Since the Court stressed in Trump v. United States that “the President is not above the law” and that its immunity decision should not be read to the contrary, one might think it would be heavily disposed against a self-pardon. However, the constitutional sources of immunity at issue here are different. For the purposes of the immunity decision, a president’s pursuit of personal business interests fall clearly on the “unofficial” side of the line that the Court drew to separate out private acts for which immunity was not available. In the very different case testing the constitutionality of the self-pardon, the private/official distinction is irrelevant.
Scholars of the pardon power, like Sai Prakash and Paul Larkin, who are divided on the constitutionality of a self-pardon, agree that the matter is unsettled. But it is striking that in his recent study of the pardon power, Prakash writes that while he is not “comfortable” with a constitutional conclusion in support of self-pardons, he can nonetheless “imagine situations where many might think it entirely justified.” He posits a situation in which “a departing president feels that he is not guilty of violating any law” but “is certain that he will be prosecuted, a trial which will be bad for him and terrible for the country.” The president in Prakash’s hypothetical is “sincere,” and critics of Trump will respond that the hypothetical does not fit with the likely facts and motives in this president’s particular case. Trump’s most ardent supporters are sure to disagree. The point is that the Court could go either way.

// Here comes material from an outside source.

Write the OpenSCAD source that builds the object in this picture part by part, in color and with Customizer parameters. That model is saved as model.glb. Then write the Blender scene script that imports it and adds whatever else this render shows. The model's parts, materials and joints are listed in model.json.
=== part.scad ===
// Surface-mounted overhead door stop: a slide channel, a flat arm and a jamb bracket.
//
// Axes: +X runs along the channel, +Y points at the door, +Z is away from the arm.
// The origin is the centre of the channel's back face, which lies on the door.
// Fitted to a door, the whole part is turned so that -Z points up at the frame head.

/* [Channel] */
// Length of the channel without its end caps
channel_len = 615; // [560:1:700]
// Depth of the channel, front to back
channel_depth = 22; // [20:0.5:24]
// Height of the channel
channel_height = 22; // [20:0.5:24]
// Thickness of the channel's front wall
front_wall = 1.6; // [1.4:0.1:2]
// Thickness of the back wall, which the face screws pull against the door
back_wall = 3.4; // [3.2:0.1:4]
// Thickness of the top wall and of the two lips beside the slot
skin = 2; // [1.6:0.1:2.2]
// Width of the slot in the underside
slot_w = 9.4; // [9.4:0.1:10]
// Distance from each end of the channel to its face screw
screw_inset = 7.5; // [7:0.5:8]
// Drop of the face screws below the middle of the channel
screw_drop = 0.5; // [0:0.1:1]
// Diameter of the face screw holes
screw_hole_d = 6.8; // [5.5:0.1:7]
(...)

It is impossible to say how much of a difference the strategies of accountability in the political process will make in the course of this constitutional adjudication. But the justices will decide the question of self-pardon against the background of sharp differences in opinion over the political motives at play and their implications. It is hard to see that the constitutional judgment will be unaffected by how the issue develops outside the judicial process before it arrives at the Court. The challenge for Congress will be to establish a clear and overriding concern with the rule of law while blunting the claim Trump is certain to advance that the purported accountability is a sham, shaped to lay the groundwork for successful criminal prosecution.
One path is for Congress to focus on building a robust factual record tied to the purposes of legislative reform. Reform initiatives could include what should be relatively non-controversial transparency measures, such as a requirement that the president produce tax returns. The case for requiring presidents to establish truly blind trusts, with independent management and congressional oversight, could be strengthened. Congress could take steps toward improving on the lamentably inadequate exercise of its power to prevent presidents’ receipt of benefits or payments from foreign governments in violation of the Foreign Emoluments Clause.
Adopting this course does not imply that Trump somehow just exploited loopholes, successfully gaming the law but not actually violating it. It serves more to enable Congress to counter the “weaponization” framing that Trump will seek to impose on the process, which he has made clear will be his justification for a self-pardon. While making the case for reform, Congress would painstakingly document how no president before Trump has so aggressively and flagrantly monetized his office. To the extent possible in any congressional (political) process, the facts—many already on the public record, but with much more to be uncovered—would be given room to speak for themselves. Given the certainty of a self-pardon, which Trump will defend as necessary protection from a vengeful opposition, an effective message will be that the process has been set up to “get the facts,” not so much to “get Trump.”
I say “to the extent possible” because we are operating in a world in which the president and his allies will undoubtedly go on the attack with mis- and dis-information. Voices among Trump’s opposition are also sure to escalate quickly to calls for impeachment and for fact-finding primarily as a prelude to criminal prosecution after Trump leaves office. It is sure to be a messy, polarizing process.
I am not suggesting that the potential effects of a self-pardon override all other considerations in how Democrats manage this messiness or respond to what its fact-finding may uncover. This much, however, is probable if not certain: Trump will pardon himself. He has already launched a quest for protection from tax liability issues with the sham settlement of his suit against the IRS. If Trump is concerned about his liability under the Internal Revenue Code, he is doubtless attentive to other risks he is running with his program of self-enrichment. A self-pardon is a natural, inevitable sequel. We should take seriously reports that Trump has told aides he will pardon everyone who comes within 200 feet of the Oval Office. He will not leave out the one who actually sits in that office. (And for whatever it is worth, which will not be much in the courts, it is likely that his Department of Justice’s Office of Legal Counsel will issue an opinion to validate self-pardons, reversing the thinly reasoned judgment it issued in 1974).
Maximizing the chances that a self-pardon fails in an eventual judicial test is an essential element in addressing this president’s legacy of self-enrichment. In holding him accountable, as it should, Congress has political choices that could make a difference. An exercise in accountability for Donald Trump’s profiteering in office that ends in a self-pardon upheld by the Supreme Court will not count as a success.